REQUIRED TASK — Beneath this instruction is a block of data; output from it exactly the lines that run from the one containing "half_rod = far_end[0].Length" through the one containing "in imported if", inclusive.

___ RECORD EXCERPTS ___

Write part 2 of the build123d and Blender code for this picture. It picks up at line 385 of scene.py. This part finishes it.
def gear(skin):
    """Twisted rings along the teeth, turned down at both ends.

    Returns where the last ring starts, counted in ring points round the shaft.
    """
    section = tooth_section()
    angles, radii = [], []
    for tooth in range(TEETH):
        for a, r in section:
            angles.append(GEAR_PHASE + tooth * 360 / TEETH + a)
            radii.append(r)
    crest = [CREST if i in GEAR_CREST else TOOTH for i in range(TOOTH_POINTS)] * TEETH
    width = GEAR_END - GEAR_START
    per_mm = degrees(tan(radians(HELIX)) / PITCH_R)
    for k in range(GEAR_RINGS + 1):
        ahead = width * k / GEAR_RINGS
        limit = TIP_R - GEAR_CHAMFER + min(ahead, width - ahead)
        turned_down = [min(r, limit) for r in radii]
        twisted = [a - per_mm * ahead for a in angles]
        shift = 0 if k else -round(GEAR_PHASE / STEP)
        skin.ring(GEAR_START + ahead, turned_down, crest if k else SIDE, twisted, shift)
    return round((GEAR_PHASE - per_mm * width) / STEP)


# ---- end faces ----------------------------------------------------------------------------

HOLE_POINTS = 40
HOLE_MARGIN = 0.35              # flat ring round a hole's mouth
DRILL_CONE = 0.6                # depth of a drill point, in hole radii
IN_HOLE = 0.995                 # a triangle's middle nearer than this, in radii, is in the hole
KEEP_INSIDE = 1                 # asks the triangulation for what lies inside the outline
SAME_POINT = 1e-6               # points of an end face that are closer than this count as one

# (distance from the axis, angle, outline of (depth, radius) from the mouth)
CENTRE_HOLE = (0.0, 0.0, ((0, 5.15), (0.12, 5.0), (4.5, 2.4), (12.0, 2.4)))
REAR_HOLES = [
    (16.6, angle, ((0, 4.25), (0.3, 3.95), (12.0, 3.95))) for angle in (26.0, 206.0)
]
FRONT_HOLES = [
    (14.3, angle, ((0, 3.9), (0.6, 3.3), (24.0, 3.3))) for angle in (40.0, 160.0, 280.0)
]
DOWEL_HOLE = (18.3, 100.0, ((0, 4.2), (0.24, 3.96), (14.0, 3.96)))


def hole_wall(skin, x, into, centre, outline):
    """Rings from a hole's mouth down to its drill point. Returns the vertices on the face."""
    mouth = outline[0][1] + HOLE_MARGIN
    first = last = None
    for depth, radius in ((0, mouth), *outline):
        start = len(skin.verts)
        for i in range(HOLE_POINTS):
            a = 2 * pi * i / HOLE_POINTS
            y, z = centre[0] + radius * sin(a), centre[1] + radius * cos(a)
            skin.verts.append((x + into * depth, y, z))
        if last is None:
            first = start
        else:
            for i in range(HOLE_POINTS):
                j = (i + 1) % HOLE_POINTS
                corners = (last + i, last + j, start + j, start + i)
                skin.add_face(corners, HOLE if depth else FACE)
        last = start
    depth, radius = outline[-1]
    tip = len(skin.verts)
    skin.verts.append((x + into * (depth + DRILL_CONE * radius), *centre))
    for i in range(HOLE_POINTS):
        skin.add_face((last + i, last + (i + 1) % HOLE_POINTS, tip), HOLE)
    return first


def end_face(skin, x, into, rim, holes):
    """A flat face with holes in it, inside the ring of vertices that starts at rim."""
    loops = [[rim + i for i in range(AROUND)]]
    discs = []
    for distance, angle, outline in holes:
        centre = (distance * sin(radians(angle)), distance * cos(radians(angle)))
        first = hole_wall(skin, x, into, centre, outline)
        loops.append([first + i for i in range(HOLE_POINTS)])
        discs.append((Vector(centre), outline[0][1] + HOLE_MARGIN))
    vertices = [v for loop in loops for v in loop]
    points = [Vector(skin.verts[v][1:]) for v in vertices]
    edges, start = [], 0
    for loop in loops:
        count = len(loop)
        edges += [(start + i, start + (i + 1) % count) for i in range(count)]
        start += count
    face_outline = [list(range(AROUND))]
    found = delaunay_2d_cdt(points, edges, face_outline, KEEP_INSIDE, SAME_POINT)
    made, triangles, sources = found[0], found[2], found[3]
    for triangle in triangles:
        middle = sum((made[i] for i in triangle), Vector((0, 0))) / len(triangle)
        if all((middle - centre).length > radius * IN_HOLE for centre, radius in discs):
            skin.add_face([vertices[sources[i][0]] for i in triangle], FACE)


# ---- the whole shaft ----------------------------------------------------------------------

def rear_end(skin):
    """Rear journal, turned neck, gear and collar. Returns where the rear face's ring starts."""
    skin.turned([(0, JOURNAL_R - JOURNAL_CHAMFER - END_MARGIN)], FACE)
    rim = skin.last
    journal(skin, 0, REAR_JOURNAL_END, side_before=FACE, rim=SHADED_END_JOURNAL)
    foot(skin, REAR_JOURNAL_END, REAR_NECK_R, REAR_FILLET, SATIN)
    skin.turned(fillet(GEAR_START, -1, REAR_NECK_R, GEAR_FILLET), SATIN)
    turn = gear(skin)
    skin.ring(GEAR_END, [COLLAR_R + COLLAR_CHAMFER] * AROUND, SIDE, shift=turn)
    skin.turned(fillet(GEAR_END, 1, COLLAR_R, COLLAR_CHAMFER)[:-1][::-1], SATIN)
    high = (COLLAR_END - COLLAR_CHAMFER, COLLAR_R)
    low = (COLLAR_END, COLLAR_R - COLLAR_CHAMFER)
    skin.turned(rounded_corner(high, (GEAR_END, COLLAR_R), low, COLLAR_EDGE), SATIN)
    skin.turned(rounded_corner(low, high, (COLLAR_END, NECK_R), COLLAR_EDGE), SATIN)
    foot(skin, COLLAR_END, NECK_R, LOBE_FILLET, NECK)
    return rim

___
___ RECORD EXCERPTS ___

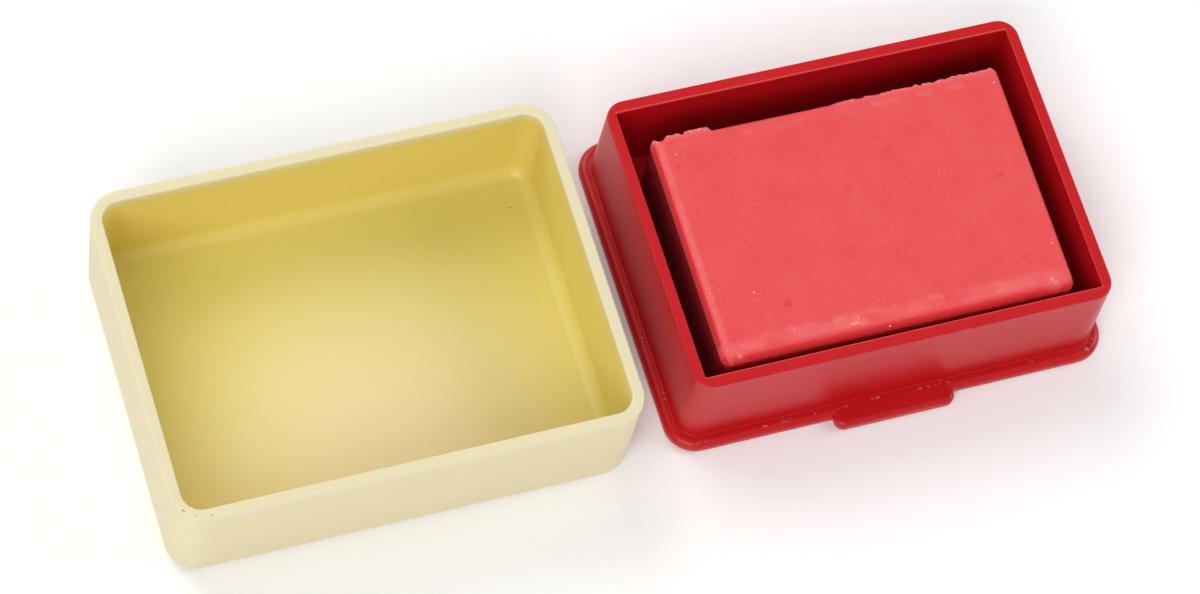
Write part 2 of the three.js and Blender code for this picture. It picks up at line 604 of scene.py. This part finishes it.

___
___ RECORD EXCERPTS ___

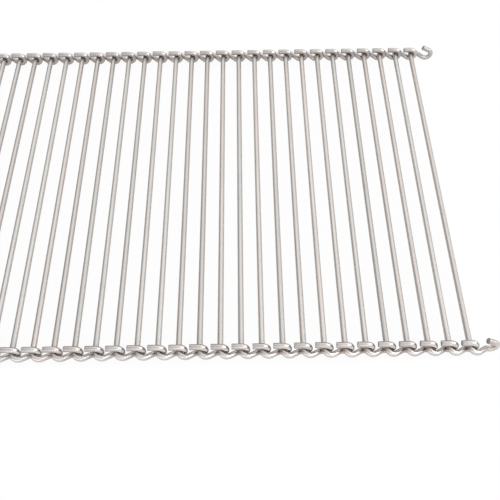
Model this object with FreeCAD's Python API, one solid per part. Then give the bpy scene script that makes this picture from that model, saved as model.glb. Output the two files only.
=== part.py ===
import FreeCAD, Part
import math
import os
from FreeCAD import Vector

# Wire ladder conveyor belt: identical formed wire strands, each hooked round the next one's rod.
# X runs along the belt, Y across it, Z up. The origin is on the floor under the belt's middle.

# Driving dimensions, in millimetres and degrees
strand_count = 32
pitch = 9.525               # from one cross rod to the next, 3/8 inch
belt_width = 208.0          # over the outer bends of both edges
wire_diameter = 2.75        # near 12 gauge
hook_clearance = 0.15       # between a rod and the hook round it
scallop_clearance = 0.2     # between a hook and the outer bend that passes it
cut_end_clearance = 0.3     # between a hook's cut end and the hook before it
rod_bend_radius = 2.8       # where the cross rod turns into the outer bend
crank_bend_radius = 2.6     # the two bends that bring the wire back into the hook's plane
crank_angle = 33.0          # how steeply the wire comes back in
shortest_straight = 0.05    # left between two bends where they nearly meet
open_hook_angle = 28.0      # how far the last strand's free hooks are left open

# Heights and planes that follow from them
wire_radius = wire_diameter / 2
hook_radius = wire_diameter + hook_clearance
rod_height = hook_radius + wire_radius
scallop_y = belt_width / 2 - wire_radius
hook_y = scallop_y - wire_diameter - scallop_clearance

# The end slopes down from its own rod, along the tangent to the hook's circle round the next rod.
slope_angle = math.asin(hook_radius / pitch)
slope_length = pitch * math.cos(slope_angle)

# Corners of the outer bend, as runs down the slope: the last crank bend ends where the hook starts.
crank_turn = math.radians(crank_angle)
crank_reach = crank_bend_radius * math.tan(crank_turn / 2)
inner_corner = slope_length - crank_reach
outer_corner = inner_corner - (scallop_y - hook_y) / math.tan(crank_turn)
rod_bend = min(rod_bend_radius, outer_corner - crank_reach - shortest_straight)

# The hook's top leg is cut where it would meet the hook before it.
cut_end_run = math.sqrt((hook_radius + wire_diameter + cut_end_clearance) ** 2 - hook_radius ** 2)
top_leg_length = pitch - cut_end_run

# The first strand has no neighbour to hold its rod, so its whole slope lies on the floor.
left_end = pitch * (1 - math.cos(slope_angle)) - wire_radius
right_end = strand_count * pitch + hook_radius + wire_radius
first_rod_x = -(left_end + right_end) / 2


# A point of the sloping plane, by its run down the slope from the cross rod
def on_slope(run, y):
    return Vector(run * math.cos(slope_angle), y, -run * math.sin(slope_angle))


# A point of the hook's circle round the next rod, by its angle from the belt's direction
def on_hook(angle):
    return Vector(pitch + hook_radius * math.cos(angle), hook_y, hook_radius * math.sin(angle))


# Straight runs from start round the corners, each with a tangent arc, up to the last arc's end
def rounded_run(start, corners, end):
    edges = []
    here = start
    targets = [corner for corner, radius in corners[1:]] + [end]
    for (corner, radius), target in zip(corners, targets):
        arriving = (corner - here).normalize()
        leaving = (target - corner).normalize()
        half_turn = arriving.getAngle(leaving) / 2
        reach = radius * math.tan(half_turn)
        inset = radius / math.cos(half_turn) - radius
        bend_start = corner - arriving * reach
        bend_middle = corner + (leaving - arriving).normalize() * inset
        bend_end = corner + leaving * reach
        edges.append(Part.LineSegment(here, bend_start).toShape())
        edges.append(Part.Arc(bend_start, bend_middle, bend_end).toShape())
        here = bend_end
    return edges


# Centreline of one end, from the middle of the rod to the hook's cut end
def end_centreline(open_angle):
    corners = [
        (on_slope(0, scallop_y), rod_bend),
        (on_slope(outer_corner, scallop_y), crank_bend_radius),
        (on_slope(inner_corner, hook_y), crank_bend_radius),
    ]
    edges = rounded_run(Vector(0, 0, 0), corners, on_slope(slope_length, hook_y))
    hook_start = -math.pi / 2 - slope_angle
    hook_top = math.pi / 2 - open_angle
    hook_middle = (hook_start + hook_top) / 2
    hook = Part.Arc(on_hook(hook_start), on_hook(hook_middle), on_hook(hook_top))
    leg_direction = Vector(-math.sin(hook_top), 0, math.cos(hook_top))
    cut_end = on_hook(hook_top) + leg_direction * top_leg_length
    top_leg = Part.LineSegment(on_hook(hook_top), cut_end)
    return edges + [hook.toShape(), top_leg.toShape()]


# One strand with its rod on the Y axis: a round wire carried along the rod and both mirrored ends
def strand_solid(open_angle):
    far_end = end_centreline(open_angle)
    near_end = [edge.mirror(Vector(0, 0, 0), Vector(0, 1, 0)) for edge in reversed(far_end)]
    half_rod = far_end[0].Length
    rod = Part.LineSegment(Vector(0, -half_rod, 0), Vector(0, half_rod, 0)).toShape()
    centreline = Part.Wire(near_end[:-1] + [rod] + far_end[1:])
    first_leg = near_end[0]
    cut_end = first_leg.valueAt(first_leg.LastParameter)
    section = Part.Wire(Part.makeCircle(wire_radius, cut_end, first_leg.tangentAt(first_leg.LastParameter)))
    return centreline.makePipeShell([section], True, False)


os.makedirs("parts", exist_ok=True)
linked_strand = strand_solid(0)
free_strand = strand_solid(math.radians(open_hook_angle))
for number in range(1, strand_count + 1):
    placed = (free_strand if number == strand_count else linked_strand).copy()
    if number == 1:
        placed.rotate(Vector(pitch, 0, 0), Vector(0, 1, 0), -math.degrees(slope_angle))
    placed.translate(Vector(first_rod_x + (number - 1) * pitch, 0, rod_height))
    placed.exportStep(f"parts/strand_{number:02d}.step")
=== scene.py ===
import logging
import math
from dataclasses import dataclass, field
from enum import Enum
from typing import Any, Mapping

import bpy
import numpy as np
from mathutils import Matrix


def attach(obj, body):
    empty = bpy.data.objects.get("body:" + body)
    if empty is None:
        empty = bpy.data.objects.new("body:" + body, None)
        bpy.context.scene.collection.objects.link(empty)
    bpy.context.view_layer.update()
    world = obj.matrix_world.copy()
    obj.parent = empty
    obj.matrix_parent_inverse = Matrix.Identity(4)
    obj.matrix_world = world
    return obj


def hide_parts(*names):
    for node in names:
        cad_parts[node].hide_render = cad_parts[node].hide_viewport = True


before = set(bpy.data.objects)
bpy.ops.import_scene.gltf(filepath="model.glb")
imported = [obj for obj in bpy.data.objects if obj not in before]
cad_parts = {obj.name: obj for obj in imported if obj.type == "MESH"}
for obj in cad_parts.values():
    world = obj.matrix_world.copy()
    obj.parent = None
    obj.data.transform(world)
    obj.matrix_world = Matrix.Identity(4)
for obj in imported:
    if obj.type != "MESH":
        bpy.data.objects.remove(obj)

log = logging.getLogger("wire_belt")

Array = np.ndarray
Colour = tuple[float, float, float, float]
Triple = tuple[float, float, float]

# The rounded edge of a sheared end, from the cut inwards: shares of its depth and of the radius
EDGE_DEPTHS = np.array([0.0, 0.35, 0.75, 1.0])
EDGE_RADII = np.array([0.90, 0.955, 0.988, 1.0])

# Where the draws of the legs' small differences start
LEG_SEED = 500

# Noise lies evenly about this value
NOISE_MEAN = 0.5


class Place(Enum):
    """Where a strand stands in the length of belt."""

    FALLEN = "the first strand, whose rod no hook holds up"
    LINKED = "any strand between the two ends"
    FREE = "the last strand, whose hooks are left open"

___

TASK OUTPUT —
    half_rod = far_end[0].Length
    rod = Part.LineSegment(Vector(0, -half_rod, 0), Vector(0, half_rod, 0)).toShape()
    centreline = Part.Wire(near_end[:-1] + [rod] + far_end[1:])
    first_leg = near_end[0]
    cut_end = first_leg.valueAt(first_leg.LastParameter)
    section = Part.Wire(Part.makeCircle(wire_radius, cut_end, first_leg.tangentAt(first_leg.LastParameter)))
    return centreline.makePipeShell([section], True, False)


os.makedirs("parts", exist_ok=True)
linked_strand = strand_solid(0)
free_strand = strand_solid(math.radians(open_hook_angle))
for number in range(1, strand_count + 1):
    placed = (free_strand if number == strand_count else linked_strand).copy()
    if number == 1:
        placed.rotate(Vector(pitch, 0, 0), Vector(0, 1, 0), -math.degrees(slope_angle))
    placed.translate(Vector(first_rod_x + (number - 1) * pitch, 0, rod_height))
    placed.exportStep(f"parts/strand_{number:02d}.step")
=== scene.py ===
import logging
import math
from dataclasses import dataclass, field
from enum import Enum
from typing import Any, Mapping

import bpy
import numpy as np
from mathutils import Matrix


def attach(obj, body):
    empty = bpy.data.objects.get("body:" + body)
    if empty is None:
        empty = bpy.data.objects.new("body:" + body, None)
        bpy.context.scene.collection.objects.link(empty)
    bpy.context.view_layer.update()
    world = obj.matrix_world.copy()
    obj.parent = empty
    obj.matrix_parent_inverse = Matrix.Identity(4)
    obj.matrix_world = world
    return obj


def hide_parts(*names):
    for node in names:
        cad_parts[node].hide_render = cad_parts[node].hide_viewport = True


before = set(bpy.data.objects)
bpy.ops.import_scene.gltf(filepath="model.glb")
imported = [obj for obj in bpy.data.objects if obj not in before]
cad_parts = {obj.name: obj for obj in imported if obj.type == "MESH"}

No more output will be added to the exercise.